Another strange acquaintance from my early days in Toronto lived on Brunswick Avenue. William Ronald was even more eccentric, an artist in the abstract field, and we met when I was asked to direct a pilot for a television series he had dreamed up. It was weird and did not get picked up for production, but we had a lot of fun making the show, which included author James Michener and the singers Jackie and Roy. I have one of his colourful works hanging in the office and one of his ugly nudes tucked away in a storage room. Bill liked to hold court in his massive bed, while his long-suffering wife Helen produced food for a crowd of admirers and acolytes. I lost touch with Bill when he moved to Montreal and later Barrie. He died in 1998 still painting and lived long enough to title his final work ‘Heart Attack.’

Annex 7

Diane entertains the movie SWAT team

Noted urban activist Jane Jacobs lived in the Annex for 37 years until her death in 2006, and former television host and Governor General Adrienne Clarkson still lives in the neighbourhood.

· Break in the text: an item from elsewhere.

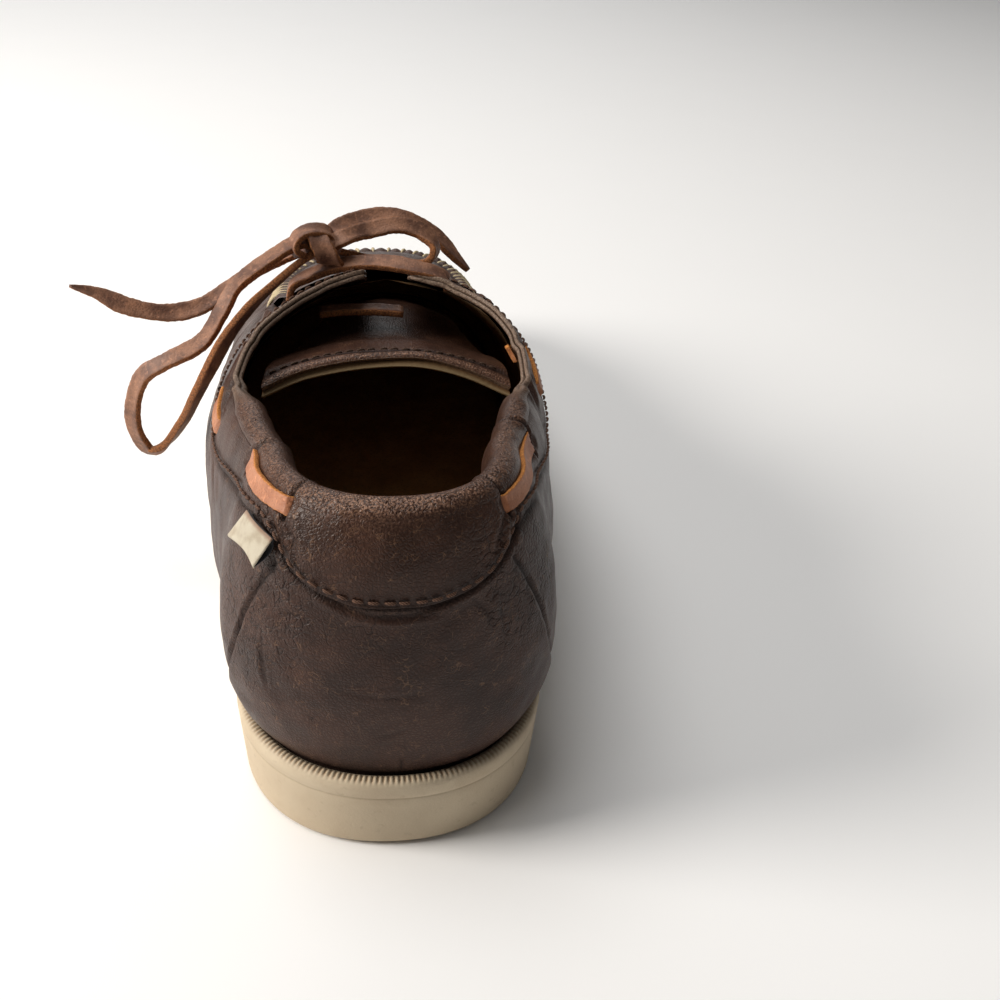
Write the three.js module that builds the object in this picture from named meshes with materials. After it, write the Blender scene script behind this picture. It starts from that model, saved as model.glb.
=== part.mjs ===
// A boat shoe for the left foot, men's EU 42, standing empty on its cup sole.
// Millimetres. +Z is up, +Y runs from heel to toe, +X is the inner side of the foot.
// The origin is on the floor, under the middle of the heel.

import * as THREE from 'three';

// ------------------------------------------------------------ driving sizes

const OUTER = -1;                  // side of the little toe
const INNER = 1;                   // side of the big toe
const GAP = 0.3;                   // between pieces that touch

const WALL = 2;                    // thickness of the upper's leather and lining
const HEEL_BACK = 35.5;            // from the origin to the back of the last
const TOE_START = 170;             // where the toe's round outline begins, at the ball
const TOE_LENGTH = 78;
const TOE_SKEW = 6;                // the toe points to the inner side
const TOE_FEATHER = 19;            // height of the last's lower edge at the toe
const HEEL_ROUND = 0.93;           // below 1 the outline is squarer than an ellipse
const TOE_ROUND = 0.9;
const TOE_FLAT = 0.3;              // the sides swell this much less at the tip of the toe
const PROFILE_POWER = 0.55;
const BELLY_RISE = 0.58;           // below 1 the sides swell most under half height
const HEEL_SWELL = 0.4;            // share of the swelling that is left at the back of the heel
const HEEL_FULL = 1.1;             // the back of the heel stands this much more upright
const COLLAR_LEAN = 4;             // the collar leans in by this much at its edge
const LEAN_HEIGHT = 12;            // starting this far below the edge
const LEAN_FRONT = 62;             // and not in front of this
const LEAN_FADE = 30;
const LEAN_BACK = 0.5;             // share of the lean that is left at the back of the heel
const INNER_FULL = 1.6;            // the instep is this much fuller on the inner side
const INSTEP = { y: 90, reach: 50 };

const THROAT_END = 116;            // front of the slot between the two facings
const THROAT_HALF = 7;
const COLLAR_END = 55;             // the slot can only be cut in front of this

const RIM_WIDTH = 4;               // the cup sole's rim stands this far outside the upper
const RIM_CHAMFER = 0.8;
const FOOT_CHAMFER = 1.2;
const SOLE_DRAFT = 1.4;
const CUP_DEPTH = 4;
const TUCK = 3.5;                  // the upper goes this far down into the cup
const INSOLE_THICKNESS = 3.2;

const APRON_EDGE = 0.8;            // share of the last's height where the moc seam runs
const APRON_THICKNESS = 1.5;
const APRON_BACK = 120;

const LACE_WIDTH = 5;
const LACE_THICKNESS = 2;
const WINDOW_THICKNESS = 1.6;      // the lace is pressed flat where it lies on the collar
const CORD_RADIUS = 1.8;           // a plain round stand-in for the folded leather lace

// Cross-sections of the last: half widths at its lower edge, the height of that edge,
// how far the sides swell, where the middle line runs and how full the section is.
const LAST = [
  { y: 0, outer: 33, inner: 32.5, feather: 20, belly: 9, middle: 0, full: 1.3 },
  { y: 30, outer: 35.5, inner: 34.5, feather: 19.5, belly: 9.5, middle: 0.5, full: 2.1 },
  { y: 60, outer: 39, inner: 37, feather: 18.5, belly: 9.5, middle: 1.5, full: 2.6 },
  { y: 88, outer: 42.5, inner: 41, feather: 17, belly: 9, middle: 2.5, full: 2.6 },
  { y: 115, outer: 45.5, inner: 44.5, feather: 16, belly: 6.5, middle: 3.5, full: 2.5 },
  { y: 142, outer: 47.5, inner: 46.5, feather: 15, belly: 4.5, middle: 3.5, full: 2.5 },
  { y: 170, outer: 47.5, inner: 47, feather: 15, belly: 3.5, middle: 3, full: 2.5 },
];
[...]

Movie folk love the Annex, and there are very few days when a base camp of equipment trucks and star-filled mobile dressing rooms aren’t to be found parked somewhere in the vicinity. Our own row of townhouses doubled for Washington brownstones in the USA Network series, Covert Affairs, filmed in Toronto and around the world. Our house exterior was cast as the home of a passport forger who comes to a sticky end. Diane couldn’t believe how long each scene took to shoot, but as a veteran of the biz, I wasn’t at all surprised when they finally wrapped at midnight.

That’s our neighbourhood, where we actually know and speak to our neighbours, and know the restaurateurs and shopkeepers by name. It’s an old-fashioned world and we like it that way.